We landlubbers take a lot for granted, like being able to watch a DVD or shoot a Nerf basketball through a little plastic hoop.
But for the past month, six divers trying to fix an aqueduct that delivers half of the city’s drinking water and has been leaking 20 million gallons a day did without these and many other comforts. To enable them to spend hours each day under 700 feet of water repairing one of the aqueduct’s valves, they had to live in a sealed 24-foot pressurized tank and breathe air that was 97.5 percent helium, a critical part of a process known as saturation diving. A team of more than 30 workers cooked their meals, washed their clothes and passed newspapers and other entertainment through an airlock.
The construction divers, who work for Global Diving and Salvage of Seattle and were hired by the New York City Department of Environmental Protection, were featured in an article in The Times last month. According to many e-mail messages, readers were fascinated not just with the mammoth task facing the city as it tries to fix the aqueduct, but also with the divers who live in isolation for such long stretches.
Freed from the tank after six days of being gradually weaned off helium, the divers said in interviews that the biggest relief was just being able to talk to each other normally, without sounding like Alvin and the Chipmunks.
“Being understood breathing helium is difficult,” said Chris Hackworthy, 49, of Kalispell, Mont. “You keep conversation to a minimum.”
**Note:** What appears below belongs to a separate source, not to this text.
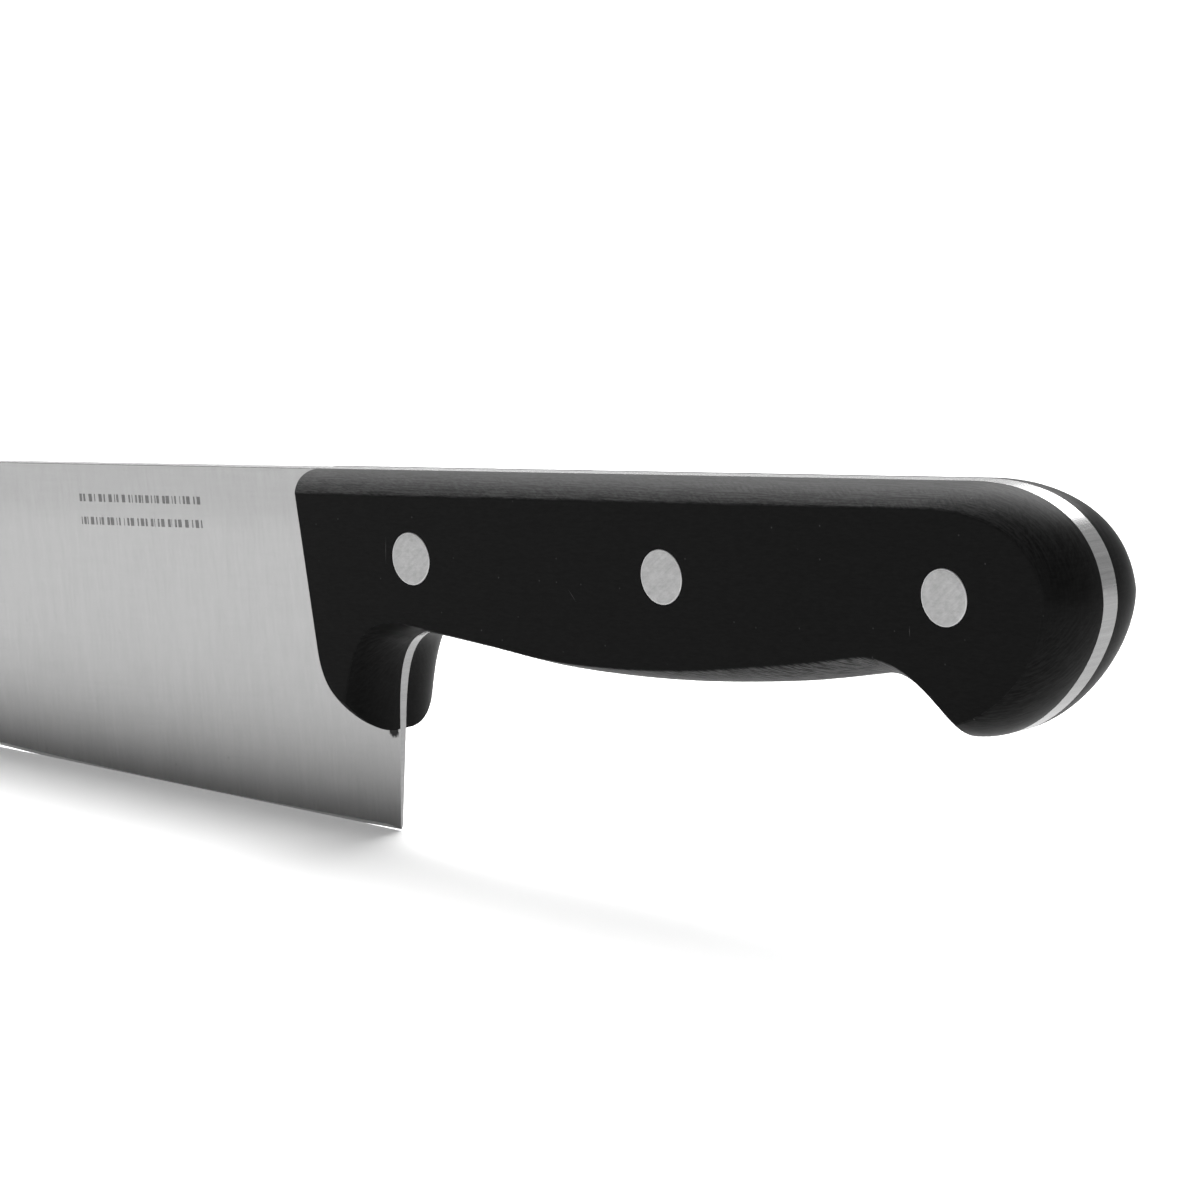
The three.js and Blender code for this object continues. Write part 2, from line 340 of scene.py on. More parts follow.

Mark Hintz, their supervisor, who also worked in underwater construction for 20 years, said that divers “develop key phrases” to make it easier to be understood.
Helium not only warps vocal cords, it also deadens taste buds. So the divers use a lot of Tabasco, salsa and jalapenos. Helium also ruins DVD players. Which Mr. Hackworthy discovered when his portable player went dead after one and a half movies.
The helium did not, however, distort MP3 players, which the divers usually listened to via headphones. Occasionally, the players were hooked up to speakers so the divers could share their tunes.
The foam Nerf basketball was another challenge. The divers aimed it at the hoop, but “you throw the ball and the helium doesn’t let it go where you wanted it to go,” said Mr. Hackworthy. Darts, he suggested, might be a better game for the next dive.
Time passes slowly when you cannot walk outside for a breath of fresh air, watch television or shake hands with anyone but your fellow divers. Contact with the outside world was limited: to send e-mail, the divers wrote messages on paper and had assistants type them onto a computer.
Dave Gill, a 44-year-old Californian originally from Perth, Australia, said he plowed through eight books.
“Anything that takes you out of the system,” he said. “Mostly spy thrillers. No diving books.” Mr. Gill joked that none of his four children — or anyone they married — would be allowed to be a diver.
You might think that after a month working underwater, the divers would want to stay away from anything wet. But Billy Akan, a 27-year-old from Seattle, said he was going to use his vacation to go sailing and skiing.
Mr. Gill said he would probably have a list of chores waiting for him, including, “dragging the weeds out of the pond” at home.
Mr. Hackworthy, who started diving because “I got tired of eating dust” in Montana, was heading for the hills there.
“That’s where I go to get my head on straight,” he said. “Hunting elk.”